Could it have been an accident that in recent weeks, as Trump sought to gain advantage for the Republican Party before the midterms by condemning migrant caravans from Central America, Bowers in his various internet posts also focused on the migrants? He repeatedly called them “invaders,” and he honed in on a Jewish group, HIAS, that was known to help refugees.
Was it also an accident that only one day earlier, a rabid Trump supporter in another part of the country, Florida, was arrested for mailing pipe bombs to Hillary Clinton, CNN, former CIA chief John Brennan, and Rep. Maxine Waters, all of whom the president had made regular staples of searing condemnation at his rallies?
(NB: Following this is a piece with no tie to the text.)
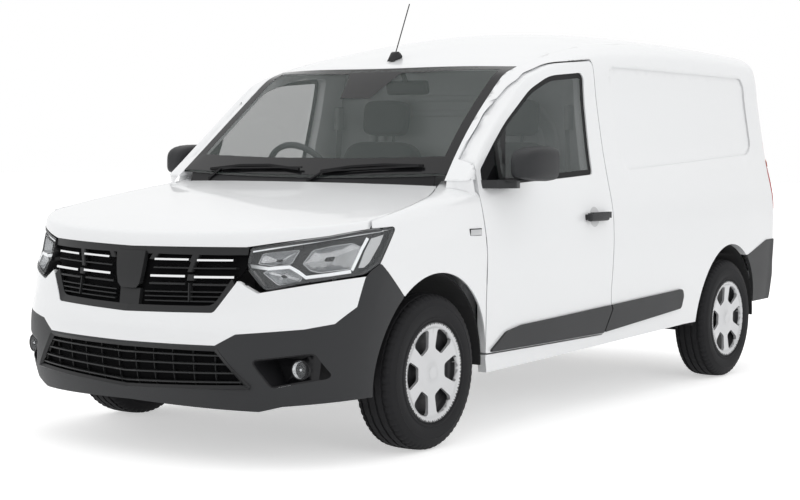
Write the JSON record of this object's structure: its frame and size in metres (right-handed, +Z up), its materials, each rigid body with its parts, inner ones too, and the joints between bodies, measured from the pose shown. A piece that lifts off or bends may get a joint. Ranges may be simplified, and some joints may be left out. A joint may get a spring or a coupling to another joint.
{
  "type": "panel van",
  "caption": "Compact panel van with a closed cab, bulkhead, long load space, side doors, twin rear doors, opening bonnet and steered front wheels.",
  "frame": {"origin": "on the ground, under the middle of the van's overall length and width", "axes": "+X to the van's left side, +Y from the nose to the tail, +Z up"},
  "size_m": [2.077, 4.399, 1.8829],
  "materials": {
    "white_paint": "gloss white",
    "screen_glass": "clear, faint green",
    "side_glass": "clear, faint green",
    "dark_plastic": "grained dark grey",
    "grille_plastic": "satin black",
    "cab_plastic": "grained charcoal",
    "liner_plastic": "rough black",
    "seat_fabric": "woven dark grey",
    "lamp_lens": "clear lens over silver",
    "red_lens": "red lens",
    "dark_iron": "as cast",
    "dark_steel": "satin black",
    "exhaust_steel": "dull",
    "tyre_rubber": "matt black",
    "wheel_silver": "silver"
  },
  "bodies": {
    "body": {"antenna": "dark_plastic", "body_sides": "white_paint", "bulkhead": "white_paint", "cowl": "dark_plastic", "dashboard": "cab_plastic", "engine_block": "dark_iron", "exhaust": "exhaust_steel", "firewall": "white_paint", "floor": "white_paint", "fog_lamps": "dark_plastic", "front_bumper": "white_paint", "front_subframe": "dark_steel", "fuel_tank": "liner_plastic", "grille": "grille_plastic", "headlamps": "lamp_lens", "lower_bumper": "dark_plastic", "lower_grille": "dark_plastic", "rear_axle": "dark_steel", "rear_bumper": "dark_plastic", "rear_frame": "white_paint", "roof": "white_paint", "seats": "seat_fabric", "side_strips": "dark_plastic", "steering_wheel": "cab_plastic", "tail_lamps": "red_lens", "wheel_liners": "liner_plastic", "windscreen": "screen_glass", "wings": "white_paint", "wipers": "dark_plastic"},
    "bonnet": {"bonnet": "white_paint"},
    "door_left": {"door_left": "white_paint", "door_glass_left": "side_glass", "mirror_left": "dark_plastic", "door_trim_left": "dark_plastic"},
    "door_right": {"door_right": "white_paint", "door_glass_right": "side_glass", "mirror_right": "dark_plastic", "door_trim_right": "dark_plastic"},
    "rear_door_left": {"rear_door_left": "white_paint"},
    "rear_door_right": {"rear_door_right": "white_paint"},
    "upright_left": {"knuckle_left": "dark_iron"},
    "upright_right": {"knuckle_right": "dark_iron"},
    "wheel_front_left": {"tyre_front_left": "tyre_rubber", "wheel_front_left": "wheel_silver"},
    "wheel_front_right": {"tyre_front_right": "tyre_rubber", "wheel_front_right": "wheel_silver"},
    "wheel_rear_left": {"tyre_rear_left": "tyre_rubber", "wheel_rear_left": "wheel_silver"},
    "wheel_rear_right": {"tyre_rear_right": "tyre_rubber", "wheel_rear_right": "wheel_silver"}
  },
  "joints": [
    {"name": "bonnet_hinge", "type": "hinge", "parent": "body", "child": "bonnet", "pos_m": [0, -1.105, 1.03], "axis": [-1, 0, 0], "range_deg": [0, 50]},
    {"name": "door_left_hinge", "type": "hinge", "parent": "body", "child": "door_left", "pos_m": [0.8635, -0.9115, 0.75], "axis": [0, 0, -1], "range_deg": [0, 68]},
    {"name": "door_right_hinge", "type": "hinge", "parent": "body", "child": "door_right", "pos_m": [-0.8635, -0.9115, 0.75], "axis": [0, 0, 1], "range_deg": [0, 68]},
    {"name": "rear_door_left_hinge", "type": "hinge", "parent": "body", "child": "rear_door_left", "pos_m": [0.668, 2.1795, 1.1], "axis": [0, 0, -1], "range_deg": [0, 180]},
    {"name": "rear_door_right_hinge", "type": "hinge", "parent": "body", "child": "rear_door_right", "pos_m": [-0.668, 2.1795, 1.1], "axis": [0, 0, 1], "range_deg": [0, 180]},
    {"name": "steer_left", "type": "hinge", "parent": "body", "child": "upright_left", "pos_m": [0.726, -1.3235, 0.19], "axis": [-0.2511, 0, 0.968], "range_deg": [-33, 33]},
    {"name": "steer_right", "type": "hinge", "parent": "body", "child": "upright_right", "pos_m": [-0.726, -1.3235, 0.19], "axis": [0.2511, 0, 0.968], "range_deg": [-33, 33]},
    {"name": "spin_front_left", "type": "hinge", "parent": "upright_left", "child": "wheel_front_left", "pos_m": [0.767, -1.3235, 0.311], "axis": [1, 0, 0], "continuous": true},
    {"name": "spin_front_right", "type": "hinge", "parent": "upright_right", "child": "wheel_front_right", "pos_m": [-0.767, -1.3235, 0.311], "axis": [1, 0, 0], "continuous": true},
    {"name": "spin_rear_left", "type": "hinge", "parent": "body", "child": "wheel_rear_left", "pos_m": [0.767, 1.4885, 0.311], "axis": [1, 0, 0], "continuous": true},
    {"name": "spin_rear_right", "type": "hinge", "parent": "body", "child": "wheel_rear_right", "pos_m": [-0.767, 1.4885, 0.311], "axis": [1, 0, 0], "continuous": true}
  ],
  "couplings": [
    {"joint": "steer_right", "follows": "steer_left", "ratio": 1}
  ]
}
While there is scant evidence that Trump—who condemned Saturday’s attack as “horrible”—is anti-Semitic himself, it strains credulity to think that the sort of political rhetoric heard at his rallies can be separated from the acts of deranged people who are focused on issues that align with the president’s and who are clearly inspired by his agenda, in however twisted a way.
And to broaden the lens somewhat, it can also be no accident that right-wing nationalists across the world, many of whom also express admiration for Trump, have also felt more comfortable in recent years targeting Jews and other minorities.
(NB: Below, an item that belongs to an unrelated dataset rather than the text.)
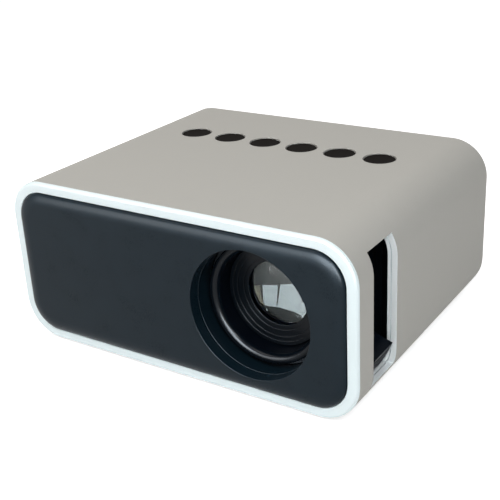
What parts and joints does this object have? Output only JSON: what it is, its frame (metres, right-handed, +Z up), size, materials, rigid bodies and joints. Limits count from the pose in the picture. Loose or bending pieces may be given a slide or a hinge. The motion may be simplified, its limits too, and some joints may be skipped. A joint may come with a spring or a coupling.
{
  "type": "video projector",
  "caption": "Palm-size LED video projector with a rounded sleeve, a recessed lens with a turning focus ring and side paddle, a row of top buttons, rear ports and a cooling fan.",
  "frame": {"origin": "on the surface that the feet stand on, under the middle of the outline's box", "axes": "+X to the right of a viewer who looks at the lens, +Y from the front panel to the rear cover, +Z up"},
  "size_m": [0.132, 0.1062, 0.0594],
  "materials": {
    "grey_shell": "white moulded ABS painted warm grey outside, with a fine even grain",
    "white_frame": "smooth white moulded ABS with a soft sheen",
    "black_panel": "blue-black ABS with a satin sheen",
    "black_plastic": "black moulded plastic, matt",
    "dark_button": "dark brown-black soft keys, matt",
    "rubber": "black rubber",
    "steel": "plated steel",
    "brass": "turned brass",
    "aluminium": "bare aluminium",
    "clear_glass": "polished optical glass",
    "clear_acrylic": "clear acrylic with fine moulded rings",
    "panel_glass": "dark liquid crystal panel in a thin frame",
    "green_board": "green resin circuit board",
    "chip_resin": "black moulded resin",
    "amber_film": "amber polyimide film",
    "paper": "black pressed paper cone"
  },
  "bodies": {
    "housing": {"outer_sleeve": "grey_shell", "front_frame": "white_frame", "front_panel": "black_panel", "rear_cover": "black_plastic", "rear_screw_1": "steel", "rear_screw_2": "steel", "rear_screw_3": "steel", "rear_screw_4": "steel", "chassis_tray": "black_plastic", "foot_front_left": "rubber", "foot_front_right": "rubber", "foot_rear_left": "rubber", "foot_rear_right": "rubber", "tripod_insert": "brass", "key_board": "green_board", "key_switch_1": "chip_resin", "key_switch_2": "chip_resin", "key_switch_3": "chip_resin", "key_switch_4": "chip_resin", "key_switch_5": "chip_resin", "key_switch_6": "chip_resin", "key_board_screw_1": "steel", "key_board_screw_2": "steel", "lens_mount": "black_plastic", "ring_clip": "steel", "engine_trough": "black_plastic", "engine_lid": "black_plastic", "front_fresnel": "clear_acrylic", "lcd_panel": "panel_glass", "rear_fresnel": "clear_acrylic", "condenser_lens": "clear_glass", "led_board": "aluminium", "heat_sink": "aluminium", "fan_frame": "black_plastic", "main_board": "green_board", "video_chip": "chip_resin", "board_capacitor": "aluminium", "hdmi_socket": "steel", "usb_socket": "steel", "card_slot": "steel", "av_socket": "black_plastic", "power_socket": "black_plastic", "lcd_ribbon": "amber_film", "speaker": "steel", "speaker_cone": "paper"},
    "focus_ring": {"focus_ring": "black_plastic"},
    "barrel": {"lens_barrel": "black_plastic", "front_lens": "clear_glass", "middle_lens": "clear_glass", "rear_lens": "clear_glass", "lens_retaining_ring": "black_plastic"},
    "fan_rotor": {"fan_rotor": "black_plastic"},
    "button_1": {"top_button_1": "dark_button"},
    "button_2": {"top_button_2": "dark_button"},
    "button_3": {"top_button_3": "dark_button"},
    "button_4": {"top_button_4": "dark_button"},
    "button_5": {"top_button_5": "dark_button"},
    "button_6": {"top_button_6": "dark_button"}
  },
  "joints": [
    {"name": "focus_turn", "type": "hinge", "parent": "housing", "child": "focus_ring", "pos_m": [0.0302, -0.03905, 0.0302], "axis": [0, -1, 0], "range_deg": [0, 50]},
    {"name": "barrel_slide", "type": "slide", "parent": "housing", "child": "barrel", "axis": [0, -1, 0], "range_m": [0, 0.004]},
    {"name": "fan_spin", "type": "hinge", "parent": "housing", "child": "fan_rotor", "pos_m": [0.0302, 0.0407, 0.0302], "axis": [0, 1, 0], "continuous": true},
    {"name": "button_1_press", "type": "slide", "parent": "housing", "child": "button_1", "axis": [0, 0, -1], "range_m": [0, 0.0005], "stiffness_N_per_m": 1000},
    {"name": "button_2_press", "type": "slide", "parent": "housing", "child": "button_2", "axis": [0, 0, -1], "range_m": [0, 0.0005], "stiffness_N_per_m": 1000},
    {"name": "button_3_press", "type": "slide", "parent": "housing", "child": "button_3", "axis": [0, 0, -1], "range_m": [0, 0.0005], "stiffness_N_per_m": 1000},
    {"name": "button_4_press", "type": "slide", "parent": "housing", "child": "button_4", "axis": [0, 0, -1], "range_m": [0, 0.0005], "stiffness_N_per_m": 1000},
    {"name": "button_5_press", "type": "slide", "parent": "housing", "child": "button_5", "axis": [0, 0, -1], "range_m": [0, 0.0005], "stiffness_N_per_m": 1000},
    {"name": "button_6_press", "type": "slide", "parent": "housing", "child": "button_6", "axis": [0, 0, -1], "range_m": [0, 0.0005], "stiffness_N_per_m": 1000}
  ],
  "couplings": [
    {"joint": "barrel_slide", "follows": "focus_turn", "m_per_rad": 0.00458}
  ]
}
In Hungary, Prime Minister Viktor Orban has turned his former benefactor, the philanthropist George Soros, into a permanent foil, using familiar anti-Semitic tropes that stop just short of outright condemnation of Jews but work very effectively in a dog-whistle way. In a March speech, Orban spoke of Hungary’s enemies using words that could have been almost lifted from Joseph Goebbels.
“They do not fight directly but by stealth; they are not honorable but unprincipled; they are not national but international; they do not believe in work but speculate with money; they have no homeland but feel that the whole world is theirs,” he said.
The essence of modern anti-Semitism, as it has been practiced for more than a century, is to portray the Jewish people as perennial outsiders who seek to undermine nationalist strength and unity. It is hardly a surprise that Robert Bowers, for example, criticized Trump as still too much of a “globalist” who surrounds himself with too many Jews.
These sentiments have been creeping into the rhetoric and actions of other neo-nationalist parties, sometimes expressed by a denial of the terrible costs of anti-Semitism in the past. In Poland, right-wingers forced through a law that banned people from saying—on penalty of prosecution—that the country was complicit in the Holocaust. And while the German government deserves credit for hounding death-squad members in their 90s to their graves and pursuing new prosecutions against them, not long ago the co-leader of the far-right nationalist Alternative for Germany, Alexander Gauland, dismissed the Nazi era as a “speck of bird poop in more than 1,000 years of successful German history.”
Saturday’s attack comes amid a wave of anti-Semitic threats and attacks on social media by the far-right in the run-up to the heated U.S. midterm elections. A new study by the Anti-Defamation League, a nonpartisan civil rights organization that tracks anti-Semitism, found a “marked rise in the number of online attacks” aimed at the Jewish community ahead of the elections.
Of 7.5 million tweets analyzed in the study, nearly 40 percent used hashtags synonymous with support for Trump, #MAGA, and #KAG (“Keep America Great”).
The devastating occurrence in Pittsburgh cannot be blamed on political rhetoric alone, of course.
“Unfortunately, this violence occurs at a time when ADL has reported a historic increase in both anti-Semitic incidents and anti-Semitic online harassment,” Anti-Defamation League CEO Jonathan Greenblatt said in a statement in response to the attack.
But the trend lines of rising tolerance for anti-Semitism and other forms of abuse of minority groups are unmistakable. And even as white supremacists and neo-Nazis take heart from their rhetoric, Trump and other leaders continue to deny that their choice of words or actions has anything to do with it.